My entire family traveled to Jackson, Tennessee, earlier this week for a funeral. My grandmother's husband Clyde had passed away unexpectedly. Even though he had recently been diagnosed with cancer, we all were just adjusting to the news and preparing for a long battle. Instead, his heart gave out.
I wasn't sure who would be at the funeral home, since Clyde didn't have any siblings and my grandmother's only sister had been dead since 1946. But when we arrived, my dad, after greeting his mom, went straight over to an older man and woman, and they all hugged and looked really happy to see each other.

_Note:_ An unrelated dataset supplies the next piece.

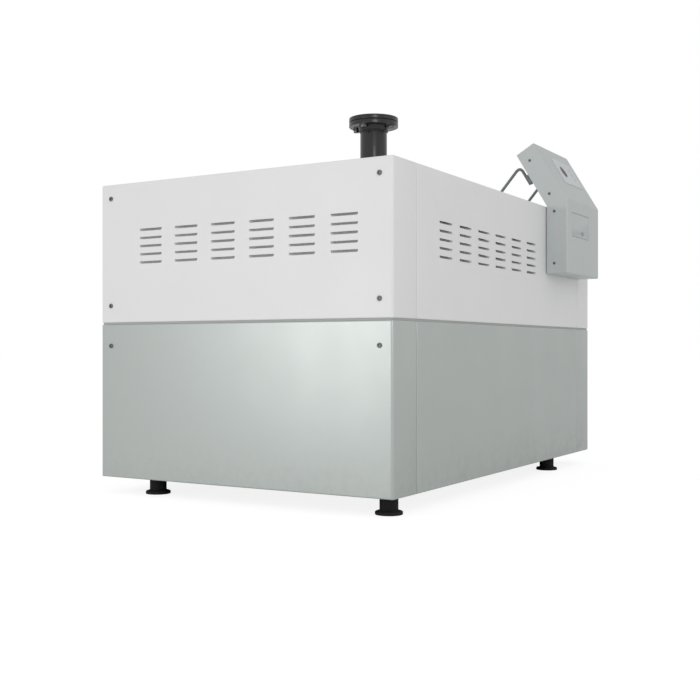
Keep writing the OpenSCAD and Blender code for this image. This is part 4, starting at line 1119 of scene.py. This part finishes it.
# %% Box cover
TURN_R, FACE_ROW, SLOPE_ROW = 3, 5, 10
FLAP_OPENING = (60, 289, -127, -24)
PLATE_X, PLATE_UP, PLATE_L, PLATE_H = 135, 104, 243, 134
WINDOW_AT = np.array((PLATE_X + 65.5, PLATE_UP + 67))
key_at = [np.array((PLATE_X + 181, PLATE_UP + 41 + 26 * k)) for k in range(3)]
on_slope = stand(box_lift(np.array([0, *knee])), SLOPE_WAY)


def strip_column(x, inwards):
    """The outline at one place along the box, drawn in by a distance."""
    path = side_path(inwards)
    return np.column_stack([np.full(len(path), x), path])


def span(y0, y1):
    """The flat part between the two turned edges, from y0 to y1."""
    return np.array([(TURN_R, y0), (BOX_W - TURN_R, y0), (BOX_W - TURN_R, y1), (TURN_R, y1)])


def on_face(plane):
    """(along the box, above the casing's top) on the upright face."""
    out = np.full(len(plane), float(BOX_OUT))
    return box_lift(np.column_stack([plane[:, 0], out, plane[:, 1]]))


turns = list(zip(*bend(TURN_R, 4)))
columns = [(TURN_R - sine, rest) for sine, rest in turns[::-1]]
columns += [(BOX_W - TURN_R + sine, rest) for sine, rest in turns]
strip = np.stack([strip_column(x, rest) for x, rest in columns], 1)
front = flat([span(strip[FACE_ROW, 4, 2], strip[FACE_ROW + 1, 4, 2]),
              rounded(*FLAP_OPENING, 2.0, 3)], on_face)
slope_ends = [np.linalg.norm(strip[row, 4, 1:] - knee) for row in (SLOPE_ROW, SLOPE_ROW + 1)]
openings = [circle(25, 48, WINDOW_AT)] + [circle(6.8, 24, c) for c in key_at]
slope = flat([span(*slope_ends)] + openings, on_slope)
cheek = np.vstack([side_path(TURN_R), BACK_BEND])
cheeks = [flat([cheek], lambda p, x=x: box_lift(np.column_stack([np.full(len(p), x), p])))
          for x in (0.0, BOX_W)]
folded = grid(box_lift(strip), skip=[(FACE_ROW, 4), (SLOPE_ROW, 4)])
piece("box_cover_sheet", [folded, front, slope] + cheeks, "casing", "silver_coat",
      ["box_cover"], out=(0, -1, 0), wall=2.0)

# %% [markdown]
# The back is a bent plate with a flange up each side. It is hardly seen, so its
# CAD shape is only softened. Four screws in each cheek hold the cover to it.

# %% Box back and screws
edged("box_back", 0.6, "casing", "silver_coat")
BOX_HEAD = [(0, -8), (2.2, -8), (2.5, -7.6), (2.5, 0), (5.7, 0), (6, 0.3), (5.9, 1.4), (5.2, 2.4),
            (4.0, 3.0), (2.6, 3.0), (2.3, 2.8), (2.3, 1.2), (0, 1.0)]
box_heads = []
for out, rise in ((-73, 205), (16, 54), (38, -23), (38, -246)):
    for x, way in ((0.0, -1), (BOX_W, 1)):
        here = stand(box_lift(np.array([x, out, rise])), (way, 0, 0))
        box_heads.append(lathe(here, BOX_HEAD, 36, six=(10, 11)))
piece("box_screw_set", box_heads, "casing", "dark_zinc", ["box_screws"])

# %% [markdown]
# Two bent stays reach from the top covers to the box's back. A stay is a round
# bar along a line with one bend. The bend is a parabola through the corner, and
# the bar is swept along it. A foot plate and a welded block close the ends.

# %% Stays
STAY_R, STAY_INSET, STAY_BEND, STAY_FOOT = 6.5, 48, 30.0, 297.0
STAY_BACK, STAY_TOP, STAY_END, BLOCK_L = 23.5, 233, 138, 40
SLOPE_BACK = np.array([[math.cos(LEAN), -math.sin(LEAN)], [math.sin(LEAN), math.cos(LEAN)]])


def from_back(behind, height):
    """(behind the sloping back, up along it) as (behind the casing's front, above its top)."""
    return np.array([-BACK_BEND[0], BACK_BEND[1]]) + np.array([behind, height]) @ SLOPE_BACK


stay_line = [(STAY_FOOT, 0.0), from_back(STAY_BACK, STAY_TOP), from_back(STAY_BACK, STAY_END)]
line = soften(stay_line, STAY_BEND, 14)
block = slab((-14, STAY_END, 0), (14, STAY_END + BLOCK_L, STAY_BACK), 1.2)
stay_patches = []
for x in (STAY_INSET, BOX_W - STAY_INSET):
    path = box_lift(np.column_stack([np.full(len(line), x), -line[:, 0], line[:, 1]]))
    stay_patches += [sweep(path, STAY_R, (1, 0, 0)),
                     bead(stand(path[0], (0, 0, 1)), 6.9, 4.2, 1.8, 14)]
    plate = box_lift(np.array([[x - 20, 30 - STAY_FOOT, 0.0], [x + 20, -30 - STAY_FOOT, 4.0]]))
    stay_patches += slab(*plate, 1.0)
    at_back = stand(box_lift(np.array([x, *BACK_BEND])), (0, math.cos(LEAN), -math.sin(LEAN)))
    stay_patches += [(at_back(verts[:, :2] * (-1, 1), verts[:, 2]), cells)
                     for verts, cells in block]
piece("bent_stays", stay_patches, "casing", "stay_coat", ["box_stays"])

# %% [markdown]
# The light plate on the slope carries a round dark display and three keys. The
# plate is moulded, so its upper edge is round: rings of its outline step in as
# they rise. The display sits in a raised ring of its own.

# %% Display plate
PLATE_T, PLATE_R, PLATE_SOFT, WINDOW_R, KEY_R = 3.0, 9, 2.0, 29.05, 7.0


def plate_outline(k):
    """The plate's outline drawn in by k millimetres."""
    return rounded(PLATE_X + k, PLATE_X + PLATE_L - k, PLATE_UP + k, PLATE_UP + PLATE_H - k,
                   PLATE_R - k, 6)


plate_rows = [on_slope(plate_outline(0), 0.0)]
plate_rows += [on_slope(plate_outline(rest), PLATE_T - PLATE_SOFT + sine)
               for sine, rest in zip(*bend(PLATE_SOFT, 4))]
holes = [circle(WINDOW_R, 64, WINDOW_AT)] + [circle(KEY_R, 32, c) for c in key_at]
bezel = [grid(np.array(plate_rows), closed=True)]
for k, height in ((PLATE_SOFT, PLATE_T), (0, 0.0)):
    bezel.append(flat([plate_outline(k)] + holes, lambda p, height=height: on_slope(p, height)))
bezel += [grid(np.array([on_slope(loop, 0.0), on_slope(loop, PLATE_T)]), closed=True)
          for loop in holes]
at_window = stand(on_slope(WINDOW_AT[None])[0], SLOPE_WAY)
rim = soften([(WINDOW_R, 3.0), (33.2, 3.0), (32.4, 4.4), (29.4, 4.4), (WINDOW_R, 4.0)],
             [0, 0.2, 0.6, 0.2, 0], 3)
bezel.append(lathe(at_window, np.vstack([rim, rim[:1]])))
piece("display_plate", bezel, "casing", "bezel_plastic", ["display_bezel"])

# %% [markdown]
# The lens is a shallow dome: a short upright edge, then a quarter of an ellipse
# up to the middle. The keys are rubber caps with a slightly hollow top, each on a
# body of its own so that it can be pressed.

# %% Lens and keys
LENS_R, LENS_EDGE, LENS_RISE = 28.6, 1.9, 1.6
lens = [(0, 0), (LENS_R, 0), (28.95, 0.4), (28.95, 1.6)]
lens += [(LENS_R * math.cos(a), LENS_EDGE + LENS_RISE * math.sin(a))
         for a in np.linspace(0, math.pi / 2, 9)[:-1]]
lens.append((0, LENS_EDGE + LENS_RISE))
piece("display_lens", [lathe(at_window, lens)], "casing", "display_glass",
      ["display_window"])
CAP = [(0, -4.3), (9.3, -4.3), (9.5, -4.1), (9.5, -2.5), (9.3, -2.3), (6.5, -2.3), (6.5, 3.2),
       (6.2, 3.9), (5.4, 4.2), (3.5, 4.05), (1.8, 3.85), (0, 3.8)]
for name, spot in zip(("key_down", "key_up", "key_enter"), key_at):
    here = stand(on_slope(spot[None])[0], SLOPE_WAY)
    piece("cap_of_" + name, [lathe(here, CAP, 40)], name, "key_rubber", [name])

# %% [markdown]
# The service flap closes flush with the face. It hangs on a pin along its upper
# edge, and a quarter-turn lock holds it shut. The power switch and the reset
# button sit behind it on a small switch panel.

# %% Flap and lock
edged("service_flap", 0.6, "flap", "silver_coat")
edged("flap_lock", 0.5, "lock", "bright_zinc", 3)
edged("switch_panel", 0.4, "casing", "frame_paint")
edged("power_switch", 0.6, "rocker", "dark_plastic", 3)
edged("reset_button", 0.8, "reset", "green_plastic", 3)

# %% [markdown]
# ## Connections and works
# The right end has two flanged water pipes and the flue socket. They stand free
# of the casing, so their edges are softened.

# %% Connections
edged("water_connections", 1.2, "casing", "black_enamel")
edged("flue_outlet", 0.6, "casing", "brushed_steel")

# %% [markdown]
# Everything behind the panels keeps its CAD shape and gets a finish of its own:
# steel where it is bare, heat colours near the flame, cast metal for the valve
# and the fan, and paint on the motor and the water headers.

# %% Inner parts
dress("frame_paint", "base_frame", "belt_rails")
dress("brushed_steel", "corner_posts", "top_frame", "fan_housing", "burner_plenum",
      "exhaust_collector", "fan_shaft", "flap_pin", "gas_valve_ball")
dress("heated_steel", "burner_plate", "combustion_chamber", "tube_bundle")
dress("cast_aluminium", "gas_control_block", "air_gas_mixer", "fan_impeller")
dress("motor_paint", "fan_motor", "water_headers")
dress("gasket_fibre", "flange_gasket")
dress("brass", "gas_valve_body")
dress("lever_red", "gas_valve_lever")
dress("mineral_wool", "insulation_boards")
dress("glazed_ceramic", "ignition_electrode")
dress("circuit_board", "circuit_boards")
print("dressed CAD nodes:", sum(1 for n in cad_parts.values() if not n.hide_render))

# %% [markdown]
# ## Floor and light
# The boiler stands on a pale floor in a white studio. A white floor alone would
# turn grey towards the horizon. So to the camera it glows a little, which keeps
# it white to its far edge, while the boiler sees only the paint.

# %% Floor
FLOOR_HALF = 40
GLOW_SHARE, GLOW = 0.75, 1.16


def pale_floor():
    """One large quad at height zero, its paint mixed with a glow for camera rays."""
    mesh = bpy.data.meshes.new("floor")
    edge = FLOOR_HALF
    mesh.from_pydata([(-edge, -edge, 0), (edge, -edge, 0), (edge, edge, 0), (-edge, edge, 0)], [],
                     [(0, 1, 2, 3)])
    made = bpy.data.objects.new("floor", mesh)
    bpy.context.scene.collection.objects.link(made)
    s = Shader("pale_floor")
    s.set(base_color=shade(238), roughness=0.9 + (s.noise(3.0) - 0.5) * 0.1)
    share = Value(s, s.node("ShaderNodeLightPath").outputs["Is Camera Ray"]) * GLOW_SHARE
    glow = s.node("ShaderNodeEmission", {}, {"Strength": GLOW}).outputs[0]
    both = s.node("ShaderNodeMixShader", {}, {0: share, 1: s.surface.outputs[0], 2: glow})
    s.tree.links.new(both.outputs[0], s.tree.nodes["Material Output"].inputs["Surface"])
    mesh.materials.append(s.material)


pale_floor()
print("floor:", 2 * FLOOR_HALF, "m square")

# %% [markdown]
# A soft key light stands off the near corner, so the end is brighter than the
# long front. A second soft light stands where the grey end panel mirrors it
# towards the camera, which draws a bright patch on the lacquer. A wide weak one
# lifts the long front. A disk gives a rounder highlight than a square.

# %% Lights
KEY, LEFT, FRONT = 20, 13, 4


def area_light(name, at, towards, size, power):
    """A glowing disk at a place, turned to look at another."""
    lamp = bpy.data.lights.new(name, "AREA")
    lamp.shape, lamp.size, lamp.energy = "DISK", size, power
    made = bpy.data.objects.new(name, lamp)
    made.location = at
    made.rotation_euler = (Vector(towards) - Vector(at)).to_track_quat("-Z", "Y").to_euler()
    bpy.context.scene.collection.objects.link(made)


area_light("key", (-3.6, -2.6, 2.2), (-1.0, -0.6, 0.8), 1.6, KEY)
area_light("left", (-3.9, 1.2, 0.9), (-1.0, -0.3, 0.4), 1.4, LEFT)
area_light("front", (0.6, -5.0, 1.6), (0.2, -0.6, 0.8), 3.0, FRONT)

# %% [markdown]
# The studio's walls are the world. They are seen white but give less light than
# they show, as if most of them were flagged off: one Map Range node picks the
# strength by whether the ray comes from the camera.

# %% Walls
WALLS, SEEN_WALLS = 0.68, 1.0
world = bpy.data.worlds.new("studio")
bpy.context.scene.world = world
world.use_nodes = True
tree = world.node_tree
seen = tree.nodes.new("ShaderNodeLightPath").outputs["Is Camera Ray"]
level_node = tree.nodes.new("ShaderNodeMapRange")
tree.links.new(seen, level_node.inputs["Value"])
level_node.inputs["To Min"].default_value = WALLS
level_node.inputs["To Max"].default_value = SEEN_WALLS
tree.nodes["Background"].inputs["Color"].default_value = (1, 1, 1, 1)
tree.links.new(level_node.outputs[0], tree.nodes["Background"].inputs["Strength"])
bpy.context.scene.view_settings.view_transform = "Standard"
print("walls:", WALLS, "to the boiler,", SEEN_WALLS, "to the camera")

# %% [markdown]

It was my dad's cousins, Donny and Sookie, who had always inhabited the stories in my grandmother' phone calls over the years. Her niece and nephews had remained close to my grandmother after their mother's death. Donny and Sookie lived in Halls, Tennessee, a tiny town in between Millington and Dyersburg. North of Nutbush, south of Cat Corner. They were always in visiting distance, even when my grandmother moved to the Land Between the Lakes area of Kentucky. And from her stories, I could tell they kept in touch.
I only remember actually meeting Donny once, when I was probably 8 or 9 and staying with my grandmother one weekend when she still lived in Memphis. Donny dropped by the house one evening, as my grandmother was making dinner. One reason I always liked staying with her is because she bought that Parkay squeeze margarine and let me put as much as I wanted on corn on the cob.
We were in her kitchen, and this man knocks on the carport door. My grandmother was all excited to see him. He came in and acted like he wants to show them something. He had this .44 Magnum pistol that he showed my grandmother and her husband, and the room got real reverent, which put me on alert because they were never reverent.
I have no idea why he had that gun. I'm not sure if he worked in law enforcement or security or was simply a permitted carrier. But I do remember how huge it was and how it changed the atmosphere of that room.
At the funeral home, Donny's wife Sookie had a quick smile and a great sense of humor. I don't know how this could be surmised at a funeral, but I noticed it about her right away. We joked about my grandmother because she has an, um, strong personality that's easy to, uh, joke about. Sookie told me her granddaughter worked in Brentwood, and I found myself living a cliche when I started to say something about how it's a shame that it takes a funeral to get us all together and how it would be so great if we could visit more often. I didn't say it, though. I kinda knew it wouldn't happen.
Once I'm in this rut here, with kids and schedules and bank statements and vacation days, it often feels like it would take TNT to blast me out of it.
Still, I heard my dad say something about a reunion, so I have hope to see them again soon.
We'll see.
I have to, though, because my goal is to find out Sookie's "real" name.